Ali Perret, meanwhile, was responsible for training up a large number of the fine young Turkish jazz pianists we hear today while he was teaching in the Jazz Department of Bilgi University – a department that he helped found. An expert both at laying down mainstream jazz and at providing musically appropriate accompaniment to free improvisations, he has a versatile aesthetic that is all his own. In my blog on a concert he took part in, along with İmer Demirer, during last summer’s İKSV Jazz Festival, I said that Ali Perret gave ‘a demonstration of improvised playing of a quality I have rarely seen in Turkey: he proved himself to be quite capable of holding his own as a soloist without a script of any kind.’

Meriç Demirkol, who began his career in music as an oboist, singer and pianist and subsequently began playing jazz clarinet and saxophone, is a regular feature in recordings for the Istanbul Radio TRT Jazz Orchestra. Having received his initial training at Bilkent University in Ankara, he went on to found the oboe department at Eskişehir Anadolu University, and taught there until he moved to Istanbul. In view of the tastefulness of his playing, it did not surprise me in any way to learn that he has an extensive background in classical music that includes studies in harmony. Meriç Demirkol is an extremely modest (is this an oxymoron?) person who shuns the limelight. Thus, in accordance with the principle of ‘evening things out’ by making the high places low and the low places high (no play on words intended), I will now expose him to a – no doubt unwelcome – dose of fame by listing a video in which he is playing the saxophone with the Emin Fındıkoğlu Big Band.

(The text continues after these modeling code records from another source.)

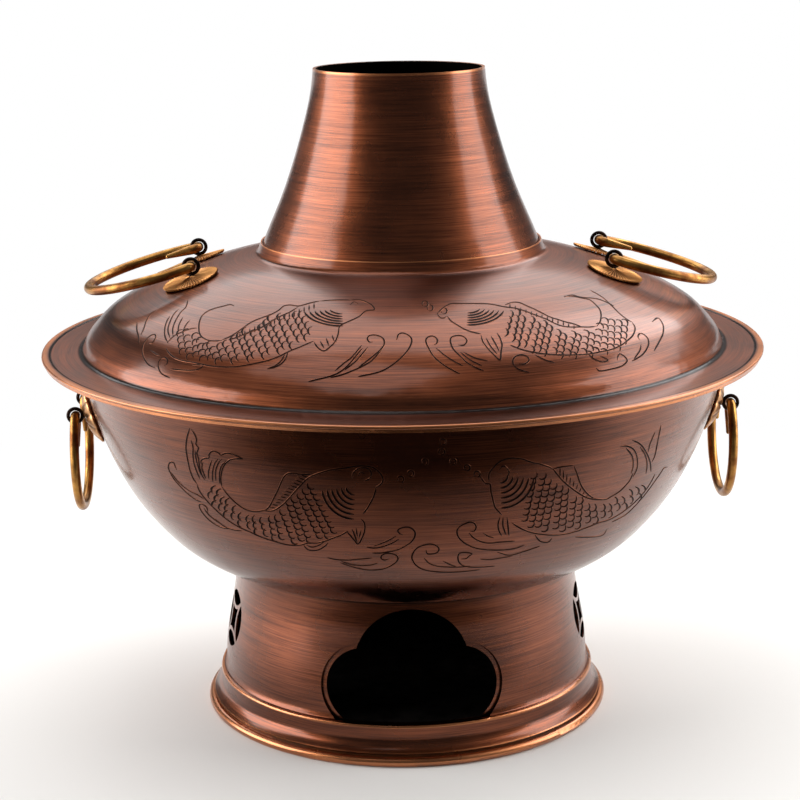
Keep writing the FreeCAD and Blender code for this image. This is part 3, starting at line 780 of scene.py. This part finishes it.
def addGroove(vertices, faces, kinds, hits, half, look):
    # six points across: skirt, lip, floor, floor, lip, skirt
    section = [(-look["skirt"], -look["sunk"]), (-1.0, look["lip"]), (-look["bed"], look["floor"]),
               (look["bed"], look["floor"]), (1.0, look["lip"]), (look["skirt"], -look["sunk"])]
    points = len(section)
    start = len(vertices)
    last = len(hits) - 1
    for i, (spot, normal) in enumerate(hits):
        along = hits[min(i + 1, last)][0] - hits[max(i - 1, 0)][0]
        side = normal.cross(along).normalized()
        inside = min(i, last - i) / max(1, min(look["tipLength"], last / 2))
        taper = min(1.0, look["tip"] + (1 - look["tip"]) * inside)
        for across, rise in section:
            lift = rise * (taper if rise > 0 else 1.0)
            vertices.append(spot + side * (across * half * taper) + normal * (lift * millimetre))
    for i in range(last):
        for k in range(points):
            a, b = start + points * i + k, start + points * i + (k + 1) % points
            faces.append((a, b, b + points, a + points))
            kinds.append(1 if k in (1, 2, 3) else 0)
    for ring in (start, start + points * last):
        corners = tuple(range(ring, ring + points))
        faces.append(corners[::-1] if ring == start else corners)
        kinds.append(0)


def makeChasing(name, node, body, lines, look, lip, groove):
    part = frame["nodes"][node].data
    tree = BVHTree.FromPolygons([v.co for v in part.vertices], [tuple(p.vertices) for p in part.polygons])
    vertices, faces, kinds = [], [], []
    for line, half in lines:
        hits = surfaceHits(tree, cameraPlace, cameraSetup, line, look["grazing"])
        if len(hits) >= 3 and len(hits) > look["landed"] * len(line):
            addGroove(vertices, faces, kinds, hits, half * millimetre, look)
    front = len(vertices)
    vertices += [Vector((-v.x, -v.y, v.z)) for v in vertices]      # the same scene on the far side
    faces += [tuple(i + front for i in face) for face in faces]
    kinds += kinds
    mesh = bpy.data.meshes.new(name)
    mesh.from_pydata([tuple(v) for v in vertices], [], faces)
    mesh.materials.append(lip)
    mesh.materials.append(groove)
    mesh.polygons.foreach_set("material_index", kinds)
    mesh.polygons.foreach_set("use_smooth", [True] * len(mesh.polygons))
    mesh.update()
    bm = bmesh.new()
    bm.from_mesh(mesh)
    bmesh.ops.recalc_face_normals(bm, faces=bm.faces)
    bm.to_mesh(mesh)
    bm.free()
    piece = bpy.data.objects.new(name, mesh)
    scene.collection.objects.link(piece)
    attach(piece, body)
    print(name, len(lines), "strokes,", len(mesh.polygons), "faces")


rubbedLitLip = {"bright": "#9a6248", "dark": "#5a3222", "blotch": 9.0, "grain": 0.6, "marks": 0.02,
             "rough": 0.3}
grooveDirtAndShade = {"bright": "#1d0f0b", "dark": "#120a08", "blotch": 4.0, "grain": 0.4, "marks": 0.02,
              "rough": 0.55}
# a thin bright edge along each cut, rubbed copper with a painted highlight, and the dark line inside it,
# patina with painted shade
litLipMetal = makeWireMetal("copper, chased edge rubbed bright, painted highlight", rubbedLitLip)
shadedGrooveMetal = makeWireMetal("copper, groove dark with patina and painted shade", grooveDirtAndShade)
bowlLines = allStrokes(bowlStrokes, bowlRays, bowlBubbles, bowlScales, bowlGills, chasing)
lidLines = allStrokes(lidStrokes, lidRays, lidBubbles, lidScales, lidGills, chasing)
makeChasing("engraving_bowl", "bowl", "pot", bowlLines, chasing, litLipMetal, shadedGrooveMetal)
makeChasing("engraving_lid", "lid_shell", "lid", lidLines, chasing, litLipMetal, shadedGrooveMetal)


# shell-shaped plates behind the bowl's rings, stamped up from sheet

shellPlate = {
    "lobes": 10,
    "sections": 8,          # points round each lobe
    "radius": 13.8,         # mm
    "rise": 3.7,            # crown over the wall
    "sheet": 0.9,
    "seat": 0.15,           # stands off the wall
    "bulge": 0.96,          # how far each lobe swells
    "bulgeEnd": 1.05,       # over 1, so that the swelling ends a little inside the rim
    "level": 0.6,           # height on a lobe that neither swells nor sinks
    "notch": 1.7,           # how deep the rim cuts in between lobes
    # powers that shape the curves
    "crownPower": 2.4,
    "notchPower": 0.6,
    "lobePower": 0.8,
    "rings": 12,
    "middle": 0.02,         # share of the radius left open in the middle
}


def makeShellPlate(node, look, material):
    low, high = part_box(node)
    sideways = Vector(((low.x + high.x) / 2, (low.y + high.y) / 2, 0))
    outward = max((p for p in frame["nodes"][node].data.polygons if p.normal.dot(sideways) > 0),
                  key=lambda p: p.area).normal
    middle = seatOf(node, outward)
    level = Vector((0, 0, 1)).cross(outward).normalized()
    up = outward.cross(level)
    around = look["lobes"] * look["sections"]
    bm = bmesh.new()
    sides = []
    for sunk in (0.0, look["sheet"]):
        rings = []
        for j in range(look["rings"] + 1):
            share = max(look["middle"], j / look["rings"])
            dome = look["rise"] * (1 - share ** look["crownPower"]) + look["sheet"] + look["seat"]
            swell = look["bulge"] * math.sin(math.pi * min(1.0, share * look["bulgeEnd"]))
            ring = []
            for i in range(around):
                turn = 2 * math.pi * i / around
                lobe = abs(math.cos(turn * look["lobes"] / 2))
                notch = look["notch"] * (1 - lobe ** look["notchPower"])
                radius = share * (look["radius"] - notch * share ** 3)
                lift = swell * (lobe ** look["lobePower"] - look["level"])
                rise = max(dome + lift - sunk, look["seat"])
                spot = level * math.cos(turn) * radius + up * math.sin(turn) * radius + outward * rise
                ring.append(bm.verts.new(middle + spot * millimetre))
            rings.append(ring)
        sides.append(rings)
    closedSheet(bm, *sides)
    piece = meshPiece(node + "_shell", bm, [material], "pot")
    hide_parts(node)


for row in frame["record"]["subparts"]:
    if row["node"].startswith("bowl_plate"):
        makeShellPlate(row["node"], shellPlate, brassSheet)
print("shell plates raised")


# pleated rosettes under the lid's eyes, folded like two fans

rosette = {
    "pleats": 52,
    "sections": 4,          # points to a pleat: valley, slope, ridge, slope
    "radius": 14.0,         # mm
    "crown": 1.9,           # middle over the seat
    "fan": 0.45,            # how much lower the crown runs up and down the dome
    "fold": 0.7,            # ridge over valley at the rim
    "sheet": 0.7,
    "seat": 0.1,
    "teeth": 0.9,           # how far the rim's points stand out
    "rings": 10,
    "middle": 0.03,         # share of the radius left open in the middle
}


def makeRosette(node, look, material):
    outward = sum((p.normal * p.area for p in frame["nodes"][node].data.polygons if p.normal.z > 0.5),
                  Vector()).normalized()
    middle = seatOf(node, outward)
    level = Vector((-middle.y, middle.x, 0)).normalized()
    up = outward.cross(level)
    around = look["pleats"] * look["sections"]
    bm = bmesh.new()
    sides = []
    for sunk in (0.0, look["sheet"]):
        rings = []
        for j in range(look["rings"] + 1):
            share = max(look["middle"], j / look["rings"])
            ring = []
            for i in range(around):
                ridge = 1 - abs((i % look["sections"]) - 2) / 2
                turn = 2 * math.pi * i / around
                radius = share * (look["radius"] - look["teeth"] * (1 - ridge) * share ** 4)
                crown = look["crown"] * (1 - share) * (1 - look["fan"] * abs(math.sin(turn)) ** 3)
                rise = crown + look["fold"] * ridge * share + look["sheet"] + look["seat"] - sunk
                spot = level * math.cos(turn) * radius + up * math.sin(turn) * radius + outward * rise
                ring.append(bm.verts.new(middle + spot * millimetre))
            rings.append(ring)
        sides.append(rings)
    closedSheet(bm, *sides)
    piece = meshPiece(node + "_fan", bm, [material], "lid", smooth=False)
    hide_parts(node)


for row in frame["record"]["subparts"]:
    if row["node"].startswith("lid_rosette"):
        makeRosette(row["node"], rosette, brassFan)
print("rosettes folded")
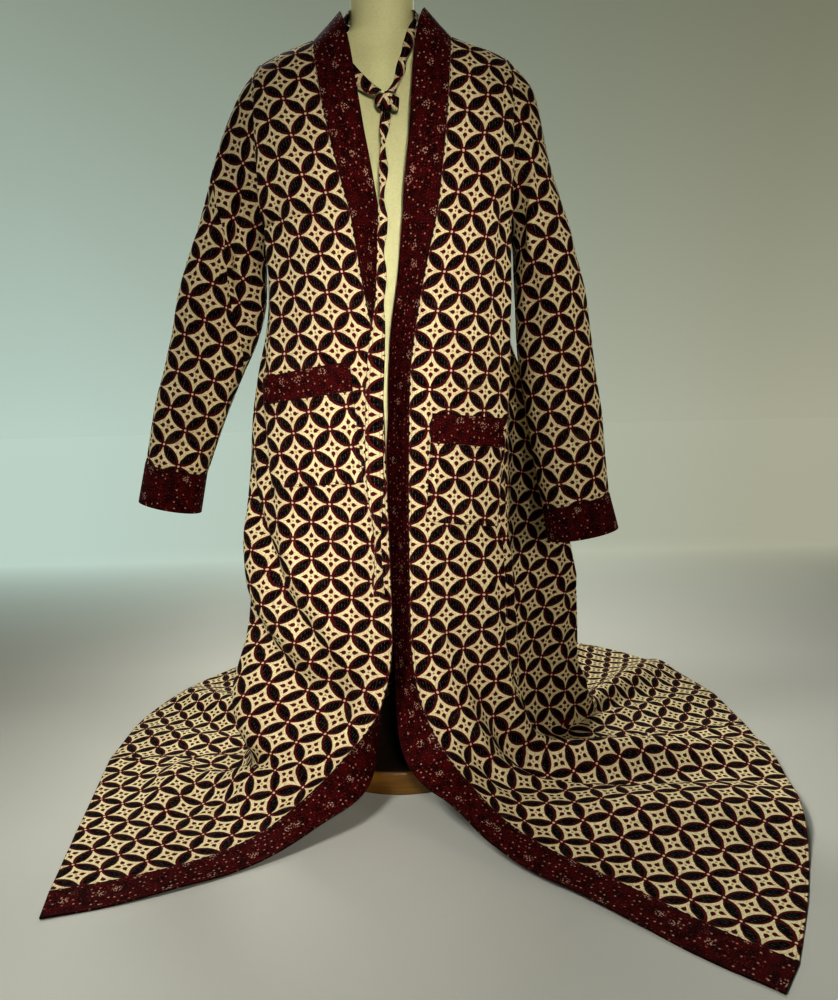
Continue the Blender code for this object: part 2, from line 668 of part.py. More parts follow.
def lathe(name, profile, sides, finish, squash=None):
    """A closed solid from rings of (height, radius); squash gives other ring shapes."""
    points, faces = [], []
    for row in profile:
        for j in range(sides):
            turn = 2 * math.pi * j / sides
            plain = (row[1] * math.cos(turn), row[1] * math.sin(turn), row[0])
            points.append(squash(row, turn) if squash else plain)
    for i in range(len(profile) - 1):
        for j in range(sides):
            a, b = i * sides + j, i * sides + (j + 1) % sides
            faces.append((a, b, b + sides, a + sides))
    faces.append(tuple(range(sides))[::-1])
    top = (len(profile) - 1) * sides
    faces.append(tuple(range(top, top + sides)))
    return add_mesh(name, points, faces, finish)


def form_ring(row, turn):
    """A rounded ring of the form, deeper or shallower in front and behind."""
    half, front, back, roundness = row[1:]
    c, s = math.cos(turn), math.sin(turn)
    power = 2 / roundness
    x = half * math.copysign(abs(c) ** power, c)
    y = (back if s > 0 else front) * math.copysign(abs(s) ** power, s)
    return (x, y, row[0])


def build_form(cream, wood):
    rows = [(z, *spline(FORM, z)) for z in form_heights()]
    lathe("form_torso", rows, FORM_SIDES, cream, form_ring)
    pole = [(BASE_HEIGHT + SEAM, POLE_RADIUS), (FORM[0][0] - SEAM, POLE_RADIUS)]
    lathe("form_pole", pole, POLE_SIDES, wood)
    base = [
        (0.0, BASE_RADIUS - BASE_EDGE / 2), (BASE_EDGE / 2, BASE_RADIUS),
        (BASE_HEIGHT - BASE_EDGE, BASE_RADIUS),
        (BASE_HEIGHT - BASE_EDGE * 0.3, BASE_RADIUS - BASE_EDGE * 0.3),
        (BASE_HEIGHT, BASE_RADIUS - BASE_EDGE),
    ]
    lathe("form_base", base, BASE_SIDES, wood)


def form_heights():
    heights = []
    for low, high in zip(FORM[:-1], FORM[1:]):
        count = 2 if high[0] - low[0] > 0.07 else 1
        heights += [low[0] + (high[0] - low[0]) * k / count for k in range(count)]
    return heights + [FORM[-1][0]]


def build_coat(cloth, maroon):
    grids, normals = {}, {}
    for panel in ("front_left", "front_right", "back"):
        grids[panel], normals[panel] = panel_grid(panel)
    torso = TORSO_ROWS
    ring = [math.pi * k / torso for k in range(2 * torso)]
    sleeves = {
        "left": tube_grid(SLEEVE_LEFT, SLEEVE_ROWS, ring),
        "right": tube_grid(SLEEVE_RIGHT, SLEEVE_ROWS, ring),
    }
    tubes = {side: outward(grid_normals(grid, True), grid) for side, grid in sleeves.items()}

    # the slope of the shoulder seam is shared by the fronts and the back
    for side, sign in (("left", -1.0), ("right", 1.0)):
        lean = unit(np.array([sign * (NECK_Z - TIP_Z), 0.0, TIP_X - NECK_X]))
        normals["front_" + side][0, :] = lean
        span = slice(0, SHOULDER_COLUMNS + 1) if side == "left" else slice(-SHOULDER_COLUMNS - 1, None)
        normals["back"][0, span] = lean
    # side seams and armholes: pieces that meet share one normal
    for side, column in (("left", 0), ("right", -1)):
        front = normals["front_" + side]
        tube = tubes[side]
        for k in range(len(front)):
            if k > torso:
                shared = average(front[k, -1], normals["back"][k, column])
                front[k, -1] = normals["back"][k, column] = shared
            elif k == torso:
                front[k, -1] = normals["back"][k, column] = tube[0, torso] = np.array([0.0, 0.0, -1.0])
            elif k > 0:
                front[k, -1] = tube[0, k] = average(front[k, -1], tube[0, k])
                shared = average(normals["back"][k, column], tube[0, 2 * torso - k])
                normals["back"][k, column] = tube[0, 2 * torso - k] = shared
            else:
                tube[0, 0] = front[0, -1]

    half = SEAM / 2
    for side in ("left", "right"):
        panel = "front_" + side
        grid, face = band_grid(side, grids[panel], normals[panel])
        for k in range(len(face)):
            shared = average(face[k, 0], face[k, 1])
            if k == 0:
                shared = face[k, 1]
            face[k, 0] = normals[panel][k, 0] = shared
        wall("band_" + side, draw_in(grid, row_start=half, column_start=SEAM), face, BAND, maroon)
        drawn = draw_in(grids[panel], row_start=half, column_end=half)
        wall(panel, drawn, normals[panel], CLOTH, cloth)
        drawn = draw_in(sleeves[side], row_start=ARMHOLE_GAP, row_end=half, around=True)
        wall("sleeve_" + side, drawn, tubes[side], CLOTH, cloth, True)
        cuff = tube_grid(CUFF_LEFT if side == "left" else CUFF_RIGHT, CUFF_ROWS, ring)
        cuff_faces = outward(grid_normals(cuff, True), cuff)
        wall("cuff_" + side, draw_in(cuff, half, around=True), cuff_faces, BAND, maroon, True)
    build_neck_band(grids["back"], normals["back"], maroon)
    drawn = draw_in(grids["back"], row_start=half, column_start=half, column_end=half)
    wall("back", drawn, normals["back"], CLOTH, cloth)


def build_neck_band(back, back_normals, maroon):
    """The band behind the neck, which stands up and leans toward the form's neck."""
    span = slice(SHOULDER_COLUMNS, SHOULDER_COLUMNS + NECK_COLUMNS + 1)
    seam = back[0, span]
    turn = math.radians(spline(BAND_TURN, 0.0)[0])
    lean = np.array([NECK_X - TIP_X, 0.0, NECK_Z - TIP_Z]) / math.hypot(NECK_X - TIP_X, NECK_Z - TIP_Z)
    below = np.array([-lean[2], 0.0, -lean[0]])
    side_way = lean * math.cos(turn) - below * math.sin(turn)
    rows, faces = [[], [], []], []
    for k, point in enumerate(seam):
        share = neck_share(point[0]) ** 0.5
        sign = math.copysign(1.0, point[0]) if abs(point[0]) > 1e-6 else 0.0
        way = np.array([side_way[0] * sign * (1 - share), -0.26 * share, abs(side_way[2]) + 0.25 * share])
        way = way / np.linalg.norm(way)
        for row, reach in enumerate((0.0, 0.5, 1.0)):
            rows[row].append(point + way * BAND_WIDTH * reach)
    grid = np.array(rows)
    face = grid_normals(grid)
    face *= np.sign(face[1, NECK_COLUMNS // 2, 1])
    for k in range(NECK_COLUMNS + 1):
        if 0 < k < NECK_COLUMNS:
            shared = average(face[0, k], back_normals[0, SHOULDER_COLUMNS + k])
            face[0, k] = back_normals[0, SHOULDER_COLUMNS + k] = shared
    for k, sign in ((0, -1.0), (NECK_COLUMNS, 1.0)):
        flat = unit(np.array([sign * side_way[2], 0.0, -side_way[0]]))
        face[:, k] = flat
    half = SEAM / 2
    wall("band_neck", draw_in(grid, row_start=SEAM, column_start=half, column_end=half), face, BAND, maroon)


def build_pockets(cloth, maroon):
    for side in ("left", "right"):
        pocket = dict(zip(POCKET_KEYS, POCKETS[side]))
        split = POCKET_BAND_HEIGHT / (pocket["near_top"] - pocket["near_low"])
        grid, face = pocket_grid(side, 0.0, split, 2, BAND)
        wall("pocket_band_" + side, draw_in(grid, row_end=SEAM / 2), face, BAND, maroon)
        grid, face = pocket_grid(side, split, 1.0, POCKET_ROWS, CLOTH)
        wall("pocket_" + side, draw_in(grid, row_start=SEAM / 2), face, CLOTH, cloth)


def main():
    for old in list(bpy.data.objects):
        bpy.data.objects.remove(old, do_unlink=True)
    cloth = material("batik cotton", (0.42, 0.33, 0.22), 0.85)
    maroon = material("maroon band", (0.09, 0.012, 0.015), 0.85)
    cream = material("form cover", (0.72, 0.68, 0.42), 0.45)
    wood = material("form wood", (0.50, 0.25, 0.08), 0.40)
    build_coat(cloth, maroon)
    build_pockets(cloth, maroon)
    build_belt(cloth)
    build_form(cream, wood)


main()
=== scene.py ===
"""The looks of a batik overcoat on a dress form.

Every cloth piece is a thin shell on the form of its solid, worked out from the same
tables at a finer step, with more creases, and with the printed pattern laid flat on it.
Metres, +Z up. The coat's front faces -Y; left and right are as seen from the front.
Levels 0 to 1 run from the shoulder to the underarm, 1 to 2 down to where the cloth
starts to spread, and 2 to 3 out over the floor to the hem.
"""

import math

import bpy
import numpy as np
from mathutils import Matrix, Vector


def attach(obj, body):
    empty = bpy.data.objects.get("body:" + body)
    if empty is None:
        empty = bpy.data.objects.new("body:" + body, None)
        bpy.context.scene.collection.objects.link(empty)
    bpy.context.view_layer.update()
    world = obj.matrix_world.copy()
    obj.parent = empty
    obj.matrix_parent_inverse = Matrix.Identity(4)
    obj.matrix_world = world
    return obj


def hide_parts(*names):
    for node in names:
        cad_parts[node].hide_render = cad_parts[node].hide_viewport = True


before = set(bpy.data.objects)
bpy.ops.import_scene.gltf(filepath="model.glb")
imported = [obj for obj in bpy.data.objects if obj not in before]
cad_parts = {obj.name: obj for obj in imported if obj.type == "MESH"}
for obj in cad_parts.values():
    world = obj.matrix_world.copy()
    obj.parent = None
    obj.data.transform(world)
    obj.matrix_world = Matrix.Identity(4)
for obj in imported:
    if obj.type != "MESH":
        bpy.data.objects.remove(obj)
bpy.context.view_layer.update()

# ---- sizes shared with the solids ----
CLOTH = 0.0016
BAND = 0.0024
BAND_WIDTH = 0.058
SEAM = 0.0003
ARMHOLE_GAP = 0.0006
POCKET_LIFT = 0.0014
NECK_X, NECK_Z = 0.11, 1.235
TIP_X, TIP_Z = 0.205, 1.197
UNDERARM_Z = 0.93
ARMHOLE_DEPTH = 0.085
NECK_BACK = 0.088
NECK_DIP = 0.01
BACK_Y = 0.125
SPREAD_Z = 0.3
BEND = 0.07
REACH = 0.45
LYING_BELOW, LYING_TURN = 0.02, 1.5
SHOULDER_COLUMNS, NECK_COLUMNS = 7, 10
OUTWARD = {"front_left": 1.0, "front_right": -1.0, "back": 1.0}

# height, then sideways and forward of the left front edge and of the right one
FRONT_EDGE = (
    (0.93, -0.055, -0.13, 0.081, -0.13), (0.79, -0.034, -0.14, 0.049, -0.138),
    (0.7, -0.017, -0.146, 0.034, -0.142), (0.56, -0.011, -0.151, 0.026, -0.144),
    (0.4, -0.009, -0.153, 0.022, -0.147), (0.3, -0.008, -0.155, 0.021, -0.15),
)
SWEEP = {
    "left": (
        (-0.008, -0.155, 0.3), (-0.012, -0.158, 0.22), (-0.035, -0.175, 0.14),
        (-0.09, -0.205, 0.08), (-0.15, -0.248, 0.036), (-0.204, -0.291, 0.012),
        (-0.256, -0.323, 0.003), (-0.321, -0.355, 0.001), (-0.384, -0.379, 0.001),
        (-0.461, -0.4, 0.001),
    ),
    "right": (
        (0.021, -0.15, 0.3), (0.022, -0.154, 0.23), (0.036, -0.178, 0.155),
        (0.072, -0.222, 0.092), (0.112, -0.262, 0.055), (0.153, -0.308, 0.03),
        (0.2, -0.346, 0.014), (0.268, -0.4, 0.006), (0.33, -0.457, 0.002),
        (0.38, -0.507, 0.001), (0.446, -0.563, 0.001),
    ),
}
# Level, then degrees by which the left and the right band turn inward. Between levels
# 2.0 and 2.6 the left one turns further in than its solid.
BAND_TURN = (
    (0.0, -24.0, -24.0), (0.22, -2.0, -2.0), (0.5, 16.0, 12.0), (0.95, 38.0, 18.0),
    (1.22, 66.0, 46.0), (1.45, 100.0, 53.0), (1.65, 110.0, 55.0), (2.0, 112.0, 60.0),
    (2.1, 110.0, 61.0), (2.19, 105.0, 54.0), (2.31, 80.0, 30.0), (2.42, 38.0, 12.0),
    (2.54, 10.0, 3.0), (2.66, 0.0, 0.0), (3.0, 0.0, 0.0),
)
# height, left side seam, right side seam (sideways, forward), middle of the back, lobe
SIDES = (
    (0.93, -0.205, 0.205, 0.0, 0.125, 0.0), (0.78, -0.209, 0.203, 0.0, 0.13, 0.012),
    (0.65, -0.238, 0.202, 0.002, 0.14, 0.07), (0.45, -0.256, 0.2, 0.006, 0.165, 0.135),
    (0.3, -0.266, 0.204, 0.01, 0.19, 0.165),
)
LOBE_AT, LOBE_WIDTH = 62.0, 20.0
NECK_BAND_LEAN = (-0.26, 0.25)
HEM_LEFT, HEM_RIGHT, HEM_RIGHT_BULGE = (-0.541, -0.005), (0.664, 0.075), 0.05
HEM_BACK = (
    (-0.541, -0.005), (-0.545, 0.19), (-0.49, 0.395), (-0.36, 0.575), (-0.17, 0.69),
    (0.06, 0.735), (0.29, 0.715), (0.48, 0.61), (0.615, 0.43), (0.662, 0.25), (0.664, 0.075),
)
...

Guitarist Raci Pişmişoğlu is the ultimate relaxed dude. (I never use the term ‘cool’ when describing a person in an approbatory manner, by the way, as I do not see what kind of compliment it is to do so using a word that means ‘distant and rather unfriendly’.) A native of İzmir, this grand old man of the guitar began playing jazz with various groups in the late 1980s. From 1995 to 2004 he taught in the Jazz Department of Bilgi University, where he contributed his knowledge and experience to an up-and-coming generation of musicians. This is, of course, a background he shares with Ali Perret, with whom he has played in various outfits over the years – including one entitled ‘Acid Trippin’. (An aside: I find the use of such a phrase in a musical context completely mystifying. Who in their right mind would name their music group after a short journey to the supermarket to buy vinegar, or lemons?) Though this was the first time I had heard him play, it did not take long for me to realise that for Raci Pişmişoğlu, accompanying polytonal free jazz is a mere bagatelle.

When the music got going at Bova on February 18, things soon developed into a dialogue between İmer and Meriç, the general effect being in some ways reminiscent of Miles Davis’ 1970 album Bitches Brew. By the second number, the duo had warmed up in earnest, and we heard some weird but intriguing effects from the saxophone; towards the end, the pianist surprised us by nonchalantly breaking into a mainstream blues rhythm. As the trumpet/saxophone dialogue progressed it was Meriç, rather than İmer, who let rip, and in doing so contributed a great deal towards the success of the evening in terms of musical satisfaction. It is precisely this lack of restraint that can give improvised music, at its best, a ‘straight-from-the-heart’ quality that is extremely difficult to replicate in a scripted performance. This is not to say, of course, that İmer, whose playing is invariably tasteful, was anything less than magnificent; on this occasion, however, the chromatic cookie crumbled in such a way that he appeared to be providing a foil for Meriç rather than taking centre stage himself.

Yet again in accordance with the principle of ‘evening things out’ – which in this case means acknowledging the contribution of the accompanying musicians – I must make it clear that a significant part of the ensemble’s success was due to the underpinning provided for the soloists by Ali Perret and Naci Pişmişoğlu. When I say that atonal music is a tightrope with gaps in it, I mean that it is all too easy for the accompaniment to steer the music towards a particular scale, thus predicating a dominant tonality, rather than allowing the other musicians to arrive at a communally-agreed aesthetic that is not based on any scale whatsoever. The fact that these gaps in the tightrope were never, for one moment, fallen into is a tribute to the musical nous and long experience of Messrs Perret and Pişmişoğlu.   

Unfortunately, my companion and I were prevented by time constraints from staying for the second half; consequently, the above account is valid only for the first half of the performance. To tell the truth, making the initial contact with the club to reserve a table had been rather problematic – until we discovered that although Bova hosts an event almost every evening, it advertises itself only via Instagram. The contact details I have given below do not, therefore, contain a website.
Bova Jazz Club
Şehit Muhtar Mahallesi, Mis Sk. No:17, 34435 Beyoğlu, Istanbul
Instagram: @bova_sahne
Tel: 0212 243 44 61

When we had left the premises and walked down Mis Sokak, we found a row of taxis conveniently waiting for us in Tarlabaşı Boulevard. And speaking of convenience, may I hereby address a request to the club to allow old fogeys like me who are not on Instagram to contact them via a more readily accessible method, and another request to put out their schedule of events for the coming month a little earlier than the first day of that month? Doing these things would make life a good deal simpler for those of us who, deprived of the privilege of conquering the known universe via social media, are confined to mumbling toothlessly into our bowls of gruel.